The burst rating for the 14" casing is 9,770 / 1.1 = 8,881 psi. Obviously this burst capacity is not sufficient for the potential burst load during a full evacuation situation. Hence the option of a liner which is not tied back to surface whilst drilling the 8 3/8" hole section, is not feasible.

1.b.1 The available liner hanger for the 9 7/8" casing is actually a 9 5/8" P110 design. This liner hanger comes with a 15 ft. PBR in which the tie-back string will stab into with a 15 ft. seal stack. To ensure the pressure integrity, it is essential that the tieback string is cemented in place over the lower section. This will inhibit the movement of the seal stack, which increases the chance of pressure integrity. The drawback of this is that the annulus between the 14" x 13 3/8" casing & 10 3/4" x 9 7/8" tie-back is sealed both at the bottom (by means of cement) and at the top (by means of the seal assembly). The fluid in this so called trapped annulus has no room to expand during temperature increases. Hence during production testing, the heating up of the annulus fluid will result in increased annular pressure, which could potentially cause burst of the 14" casing at the top section of the well. (Burst of 14" casing is 9,770/1.1 - Collapse of 10 3/4" casing is 17,890/1 i.e. the 14" is sacrificial)

1.b.2 The trapped annulus problem could be designed for by using either crushable foam sections attached to the top part of the tie-back string (below the hanger) or by using a novel tie-back cementing technique, whereby use is made of differential pressure (displacement with seawater ??) to u-tube sufficient volume from the annulus, back into the tie-back string.

This volume must create a void space below the hanger, sufficient to allow for annulus fluid expansion due to temperature increase while production testing. It should be noted that this is not a practice that is widely supported and will most likely not be carried out.
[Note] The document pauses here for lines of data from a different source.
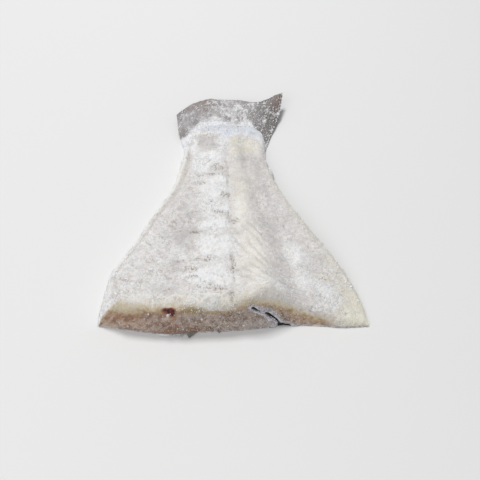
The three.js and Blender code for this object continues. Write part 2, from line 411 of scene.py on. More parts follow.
def spine_marks(x, y):
    """Broken dark line along the backbone."""
    middle = 1.0 + 1.3 * noise(y, 0 * y, 15, 71)
    return bell(x, middle, 1.5) * ease(-0.1, 0.4, noise(y, 0 * y + 3, 17, 73)) * fall(120, 190, y)


def pitted(x, y):
    """Where small pits are strewn: in the band beside the backbone line, and most near the sawn end."""
    return 0.20 * bell(x, -16, 30) * fall(225, 245, y) * ease(-0.3, 0.4, cloud(x, y, 12, 77, 2))


def flesh_height(u, x, y):
    """Height of the flesh above its skin: thickness, ridges and valleys, times sqrt(1 - |u|^power)."""
    _, _, thick = outline(y)
    near_cut = fall(0, 120, y)
    wing = ease(0.2, 1, u) * (0.25 + 0.6 * near_cut)
    shape = sum(feature(u, f) for f in RELIEF) * (thick / CUT_THICKNESS) * (1 - 0.7 * ease(215, 245, y))
    crown = thick * (1 - wing) + shape + feature(u, CREST) * fall(0, CREST_REACH, y)
    lip = lip_distance(x, y)
    along = ease(12, 45, y) * fall(215, 250, y)
    crown = crown + (LIP_HEIGHT * bell(lip, 0.5, 0.45) - LIP_GROOVE * bell(lip, 1.45, 0.36)) * along
    power = mix(np.where(u < 0, *EDGE_POWERS), END_POWER, ease(236, 272, y))
    return crown * np.sqrt(np.maximum(0, 1 - np.abs(u) ** power))


def flesh_relief(u, x, y):
    """Fine heights on the flesh: slow unevenness, fibres, lumpy salt crust, rough places and cracks."""
    salt = salt_cover(x, y)
    slow = 0.8 * cloud(x, y, 36, 53, 2)
    grain = 0.9 * fibres(x, y) * fibre_zone(x, y)
    lumps = (0.60 + 0.50 * salt) * cloud(x, y, 6.5, 61, 4, 0.6)
    crust = ease(0.45, 0.9, salt) * (0.30 + 1.2 * crumbs(x, y, 2.8, 59, 0.5))
    crust = crust + 0.5 * crumbs(x, y, 3.4, 63, 0.4)
    rough = patches(x, y, ROUGH_PLACES) * (1.6 * cloud(x, y, 2.8, 67, 2) - 0.6)
    groove = -1.3 * spine_marks(x, y)
    step = 0.3 * np.floor(1.5 * cloud(x, y, 15, 81, 3) + 0.5) * bell(x, -20, 34) + 1.1 * lobe_rim(x, y)
    edge = fall(0.95, 1, np.abs(u))
    return (slow + grain + lumps + crust + rough + groove + step) * edge


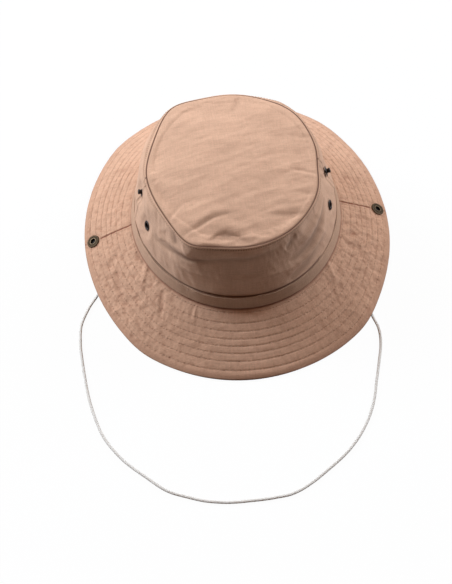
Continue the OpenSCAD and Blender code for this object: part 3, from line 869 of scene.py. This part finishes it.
def wall_point(angle, up, height):
    """Points on the full, rounded crown wall, moved out square to its slope."""
    x, y = oval(angle, WALL_OUT * up)
    t = np.clip((up - 13.0) / (WALL_LENGTH - 13.0), 0, 1.0)
    belly = (3.6 * zone(angle, 160, 26) + 3.0 * zone(angle, 24, 26)
             + 1.2 * zone(angle, -160, 14) + 1.0 * zone(angle, 90, 30))
    clear = 1.0
    for deg, centre_up, _ in WALL_HARDWARE:
        clear = clear * ease(4.8, 12.5, from_hardware(angle, up, deg, centre_up))
    full = puff_out(angle) * t ** 1.15 + belly * np.sin(PI * t ** 0.85) ** 1.2 * clear
    roll = (5.2 * (zone(angle, 50, 20) + zone(angle, 148, 22)) + 2.0 * zone(angle, 95, 26)
            + 1.6 * zone(angle, -168, 10) + 1.5 * zone(angle, 8, 12))
    full = full + roll * bump(up, 54.5, 8.5) * ease(64.5, 60.5, up) * (0.35 + 0.65 * clear)
    reach = full + WALL_UP * height
    return np.stack(np.broadcast_arrays(
        x + np.cos(angle) * reach, y + np.sin(angle) * reach,
        SEAM_Z + WALL_UP * up - WALL_OUT * height), -1)


def wall_normal(angle):
    return np.stack([np.cos(angle) * WALL_UP, np.sin(angle) * WALL_UP,
                     -WALL_OUT + 0 * angle], -1)


def wall_shell():
    """The wall cloth all the way round, outer face then inner face."""
    height, tone = wall_relief(ANGLE_COL, UP[None])
    down = np.concatenate([[64.3, 63.0], np.linspace(61.0, 3.0, 25), [0.0]])
    inside = np.clip(resample(height, UP, down) * 0.85, -0.6, 2.0) - 0.85
    points = np.concatenate([wall_point(ANGLE_COL, UP[None], height),
                             wall_point(ANGLE_COL, down[None], inside)], 1)
    tone = np.concatenate([tone, np.full((COLUMNS, len(down)), 0.12)], 1)
    return points, ring_uv(np.concatenate([UP, down])), tone, outward_normals(points)


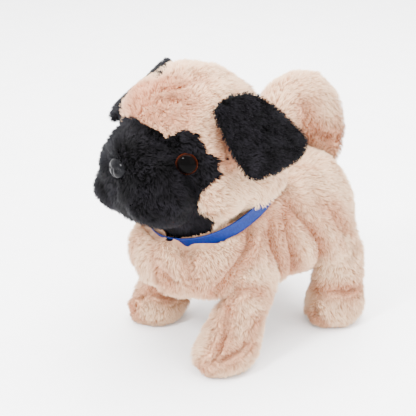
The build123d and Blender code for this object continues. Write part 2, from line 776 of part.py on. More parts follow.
def battery(x, tip_forward):
    """One AA cell lying along Y; its tip touches one contact and its base the other."""
    base_y = cell_front_y + battery_tip if tip_forward else cell_front_y
    tip_start = cell_front_y if tip_forward else cell_front_y + battery_length
    with BuildPart() as cell:
        with BuildSketch(Plane(origin=(x, base_y, cell_z), x_dir=(1, 0, 0), z_dir=(0, 1, 0))):
            Circle(battery_radius)
        extrude(amount=battery_length)
        with BuildSketch(Plane(origin=(x, tip_start, cell_z), x_dir=(1, 0, 0), z_dir=(0, 1, 0))):
            Circle(2.7)
        extrude(amount=battery_tip)
    return cell.part


save(battery(cell_x, True), "battery_left")
save(battery(-cell_x, False), "battery_right")

with BuildPart() as battery_contacts:
    for x in (-cell_x, cell_x):
        with BuildSketch(Plane(origin=(x, box_inner_front_y, cell_z), x_dir=(1, 0, 0), z_dir=(0, 1, 0))):
            Rectangle(9.0, 10.0)
        extrude(amount=0.4)
        with BuildSketch(Plane(origin=(x, box_inner_rear_y - 0.4, cell_z), x_dir=(1, 0, 0), z_dir=(0, 1, 0))):
            Rectangle(7.0, 10.0)
        extrude(amount=0.4)
save(battery_contacts.part, "battery_contacts")

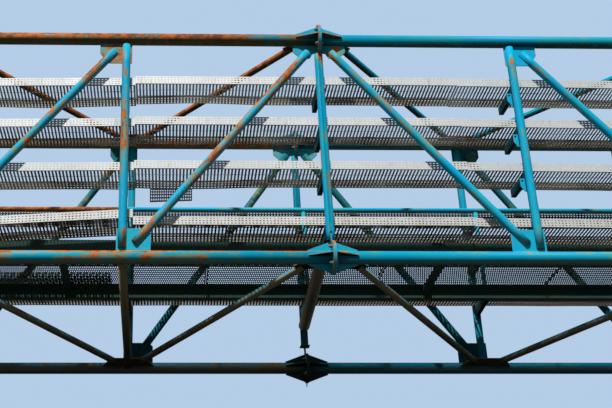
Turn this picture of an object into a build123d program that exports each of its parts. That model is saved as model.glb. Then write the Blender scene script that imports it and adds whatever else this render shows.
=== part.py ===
from build123d import *
import math
import os

# Steel service footbridge: a box of round tubes with a perforated walkway and rows of cable trays.
# Millimetres. X runs along the bridge, Y from the front truss to the rear truss, Z up.
# The origin is on the ground under the middle of the bridge.

# Flat sides of the round pieces that repeat
CHORD_SIDES = 20
MEMBER_SIDES = 8
DISC_SIDES = 16

# Overall sizes
BAY = 2100
BAYS_EACH_SIDE = 3
TRUSS_GAP = 2375
FRONT_HEIGHT = 2580
REAR_DROP = 420
REAR_AXIS_HEIGHT = 250

# Chord tubes
CHORD_OD = 133
CHORD_WALL = 6

# Posts, diagonals and bracing
WEB_OD = 89
WEB_WALL = 5
WEB_SETBACK = 200
POST_TOP_GAP = 12
POST_FOOT_GAP = 35
BRACE_OD = 76
BRACE_WALL = 5
BRACE_SHIFT = 150
CUT_OVERRUN = 10

# Flanged joints
FLANGE_OD = 350
FLANGE_THICK = 18
BOLT_EDGE = 50
BOLT_HOLE = 26
BOLT_COUNT = 4
RIB_LENGTH = 250
RIB_THICK = 12
RIB_TOE = 14
RIB_RIM_STEP = 6
LUG_WIDTH = 60
LUG_LENGTH = 95
LUG_ROOT = 12
LUG_GAP = 8

# Gusset plates, sized from the node: along the chord and away from its axis
GUSSET_THICK = 12
GUSSET_BACK = 62
GUSSET_REACH = 285
GUSSET_DEPTH = 310
GUSSET_TOP_CUT = 85
GUSSET_TOP_CHAMFER = 130
GUSSET_FOOT_CHAMFER = 45
BRACE_PLATE_REACH = 300
BRACE_PLATE_DEPTH = 255
BRACE_PLATE_CHAMFER = 110
SLOT_CLEARANCE = 0.5
SLOT_RUNOUT = 4

# Gussets that the ribs of a flanged joint grow into
JOINT_GUSSET_SHOULDER = (103, 229)
JOINT_GUSSET_PEAK = (188, 248)
JOINT_GUSSET_NOSE = 155
JOINT_BRACE_START = (30, 25)
JOINT_BRACE_PEAK = (180, 60)
JOINT_BRACE_NOSE = (230, -25)
JOINT_BRACE_FOOT = 130

# Cross struts
STRUT_OD = 133
STRUT_WALL = 6
STRUT_SKEW = 110
STRUT_REAR_RISE = 90
SMALL_STRUT_BAY = -1

# Hanger under the middle rear post
HANGER_HEIGHT = 262
HANGER_PLATE = 112
HANGER_PLATE_THICK = 10
HANGER_ROD = 24
HANGER_NUT = 36
HANGER_NUT_HEIGHT = 17

# Cable trays
TRAY_SHEET = 2
TRAY_WALL = 95
FRONT_TRAY_WIDTH = 440
REAR_TRAY_WIDTH = 330
TRAY_POST_GAP = 30
REAR_TRAY_POST_GAP = 15
FRONT_TRAY_LEVELS = [2063, 1558, 1032, 390]
REAR_TRAY_LEVELS = [1365, 850, 340]
TRAY_SECTION = 3500
TRAY_SEAM_SHIFT = 1500
TRAY_SEAM_GAP = 4
TRAY_END_GAP = 30
TRAY_MIN_SECTION = 50

# How the front sections hang outside the middle one: a step at its seam, and a fall for each metre on
LEFT_STEP = 22
LEFT_FALL = 12
RIGHT_STEP = 8
RIGHT_FALL = 9

# The lowest front row is bent up off its bracket, left of the middle section
BENT_STEP = 5
BENT_FROM = 1400
BENT_RISE = 85

# A narrow section that lies loose on the walkway
LOOSE_WIDTH = 230
LOOSE_WALL = 60
LOOSE_START = -5200
LOOSE_END = -2290
LOOSE_RAIL_GAP = 67

# Bracket arms
ARM_FOOT_WIDTH = 64
ARM_FOOT_HEIGHT = 150
ARM_FOOT_THICK = 8
ARM_WIDTH = 50
ARM_SHEET = 6
ARM_ROOT_DEPTH = 112
ARM_TIP_DEPTH = 85
ARM_TIP_PAST_TRAY = 22
REAR_ARM_TIP_PAST_TRAY = 8
SEAT_GAP = 0.2
FACE_GAP = 0.3

# Walkway
BEAM_DEPTH = 175
BEAM_FLANGE = 75
BEAM_WEB = 8
BEAM_FLANGE_THICK = 10
BEAM_TOP = 445
NEAR_BEAM_INSET = 600
FAR_BEAM_INSET = 420
BEAM_END_GAP = 12
JOIST_PITCH = 4200
JOIST_SHIFT = 1400
JOIST_WIDTH = 80
JOIST_DEPTH = 50
JOIST_WALL = 6
FLOOR_SHEET = 4
FLOOR_PANEL = 2000
FLOOR_SEAM_SHIFT = 800
FLOOR_SEAM_GAP = 4
FLOOR_MIN_PANEL = 50

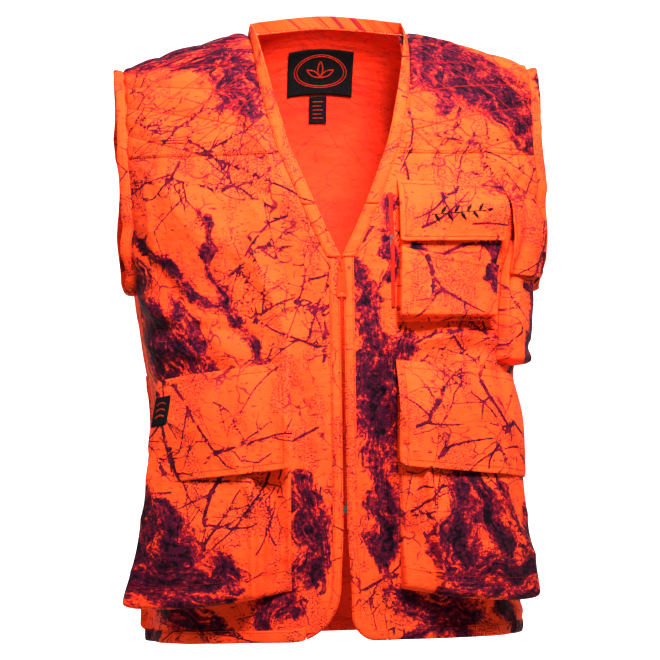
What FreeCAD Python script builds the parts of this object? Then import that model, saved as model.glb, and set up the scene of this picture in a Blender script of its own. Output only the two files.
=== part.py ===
import FreeCAD, Part

# A zip-front hunting vest in printed blaze fabric, worn on an invisible torso. Millimetres.
# +X is the wearer's left, -Y the front, +Z up. The origin lies midway between the two points
# where the shoulder seams meet the neckline, which is where a torso or a hanger carries it.
#
# Every cloth piece is a block of (across, up, outward) on one torso surface, torso(phi, q):
# phi goes round the body in degrees, 0 at the front, +90 at the wearer's left, 180 at the back;
# q climbs the cloth from the hem, and past Q_CHEST it turns over the shoulder to Q_RIDGE.
import math
import os

V = FreeCAD.Vector

# ---- driving dimensions -------------------------------------------------------------------
NECK_HEIGHT = 688.0        # shoulder-neck point above the front hem
FRONT_DEPTH = 125.0        # torso centre to the front of the chest
BOXINESS = 0.08            # how square the torso's section is
Q_CHEST = 460.0            # above this the cloth turns back over the shoulder
SHOULDER_SLOPE = 0.306     # fall of the shoulder per millimetre outwards
HEM_DROP = 7.0             # the hem hangs this much lower at the sides, twice this behind
CLOTH = 1.2                # thickness of a cloth layer
GAP = 0.4                  # air between one layer and the next
HALF_WIDTH = [(0, 217), (150, 210), (280, 210), (400, 226), (460, 240), (812, 245)]
BACK_DEPTH = [(0, 104), (200, 96), (400, 112), (812, 128)]
NECK_SEAM = [(426, 14), (476, 38), (526, 59), (562, 71), (652, 86), (818, 90)]
BACK_NECK_DROP = 50.0      # q from the ridge down to the middle of the back neckline
NECK_BAND = 14.0           # width of the neck and front-edge band
BAND_THICK = 1.4
ARM_BAND = 13.0            # width of the armhole binding
ARM_LOW, ARM_MID = 392.0, 512.0   # q of the armhole's bottom and of its widest level
ARM_PHI = 66.0             # phi of the armhole's front edge
FOLD_X = 46.0              # the front edge folds open about a line this far from the zip
RIGHT_CORNER, LEFT_CORNER = 62.0, 30.0    # radii of the front hem's rounded corners
EDGE_X = 2.2               # each front edge starts this far from the middle
HEM_BAND = 14.0
ZIP_LOW, ZIP_TOP = 143.0, 426.0

# ---- the torso surface ----------------------------------------------------------------------


def smooth(stops, q):
    """A value between (q, value) stops, with no kink at a stop."""
    if q <= stops[0][0]:
        return float(stops[0][1])
    for i in range(len(stops) - 1):
        (q0, a), (q1, b) = stops[i], stops[i + 1]
        if q <= q1:
            before = stops[max(i - 1, 0)]
            after = stops[min(i + 2, len(stops) - 1)]
            ma = (b - before[1]) / (q1 - before[0]) * (q1 - q0)
            mb = (after[1] - a) / (after[0] - q0) * (q1 - q0)
            t = (q - q0) / (q1 - q0)
            return (
                a * (2 * t**3 - 3 * t**2 + 1) + ma * (t**3 - 2 * t**2 + t)
                + b * (3 * t**2 - 2 * t**3) + mb * (t**3 - t**2)
            )
    return float(stops[-1][1])


def ease(t):
    t = min(1.0, max(0.0, t))
    return t * t * (3 - 2 * t)


NECK_X = NECK_SEAM[-1][1]
ROUNDING = 40.0


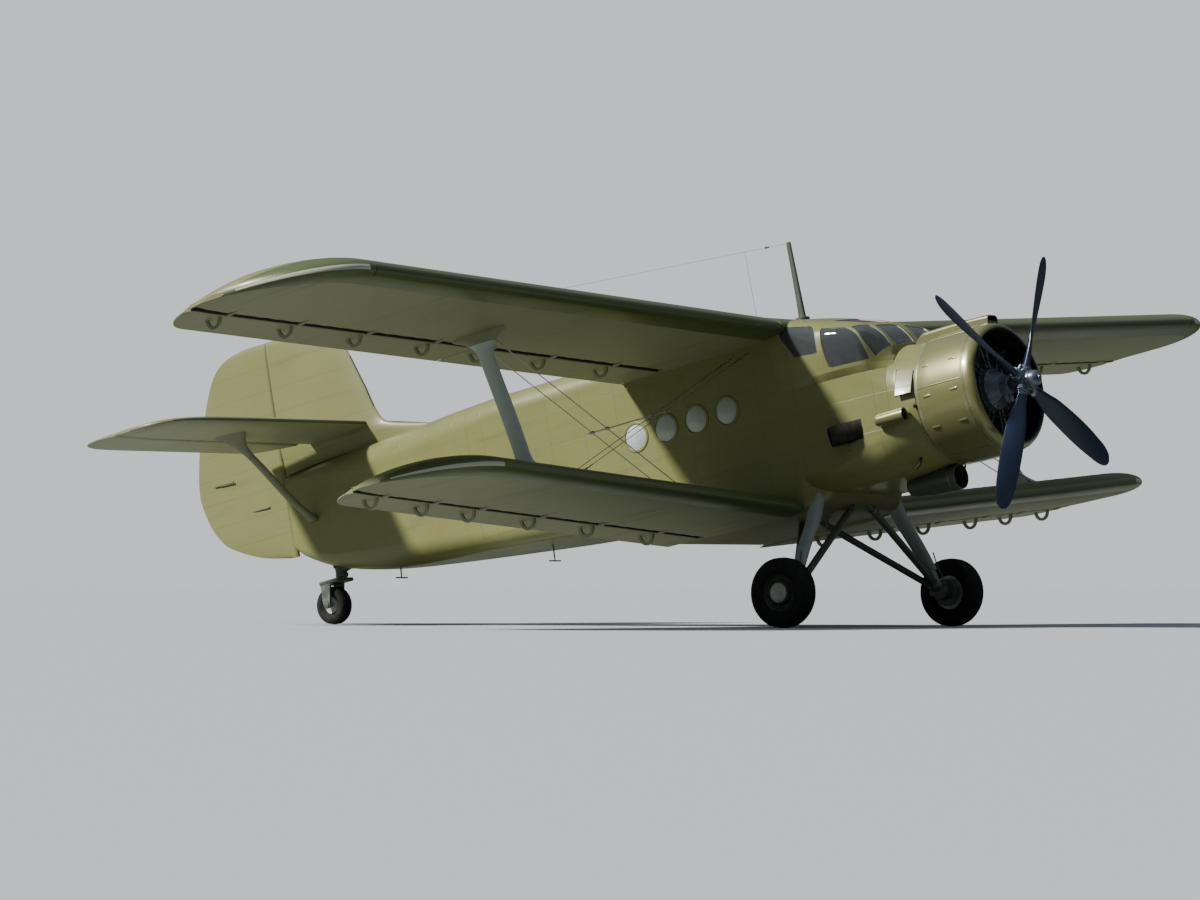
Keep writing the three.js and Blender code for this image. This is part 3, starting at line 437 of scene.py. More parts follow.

1.b.3 An other alternative to 'design' round the trapped annulus scenario, is to perforate the 14" casing at the top of the casing string, prior to setting and cementing the 10 3/4" x 9 7/8" tie-back string.

1.c.1 This would be the most preferable option since the full casing integrity is guaranteed and top of cement can be manipulated to remain below the 13 3/8" casing shoe, hence no trapped annulus situation.

2. If minor gas problems are encountered prior to reaching the pre-determined 9 7/8" casing setting depth and these problems can be regarded similar to the ones in the original hole (i.e. do not result in a well control problem) then it can be assumed that drilling will continue despite the gas levels. However, the gas levels are expected to severely jeopardise the success of a casing cementation. The following options are open :

a) Drill on to 9 7/8" casing point and set liner + tie-back

b) Drill on to planned 9 7/8" casing point and run full string of casing

c) Stop, plug back and set casing above trouble zone.

2.a.1 If the liner were to be run, then an immediate tie back is required as justified in 1.a.1. In the original hole, it proved feasible to continue drilling despite the high gas readings. This scenario would mean that it is most likely possible to reach the pre-determined casing setting depth. However, a successful 9 7/8" cementation is doubtful because of the gas levels. The advantage of a liner option is the fact that after running several 1,000 ft. of liner, the drillstring is used to place the liner at the desired depth. Well control issues are then a lot simpler and an added advantage is that the pipe rams can be used if required (even shear rams !) Secondly, there is the option for a cement squeeze job at the top of the liner to positively seal off the top of the liner.

2.b.1 When serious problems with gas levels (gas ingress) are encountered, then it is not recommended to run a full string of casing, since the cement job will most likely be of a very poor quality, which can potentially lead to a live annulus !

2.c.1 This option should only be considered if and when the 12 1/4" hole depth is near the planned section TD. Anything shallower than top Hod should not be considered i.e. casing should not be run.

3. If major gas problems (or a well control incident) is encountered prior to reaching the pre-determined optimum 9 7/8" casing setting depth, then it is reasonable to assume that drilling can not continue beyond this depth. The following options are open :

a) Cure problem (barite pills / cement etc.) and abandon the well.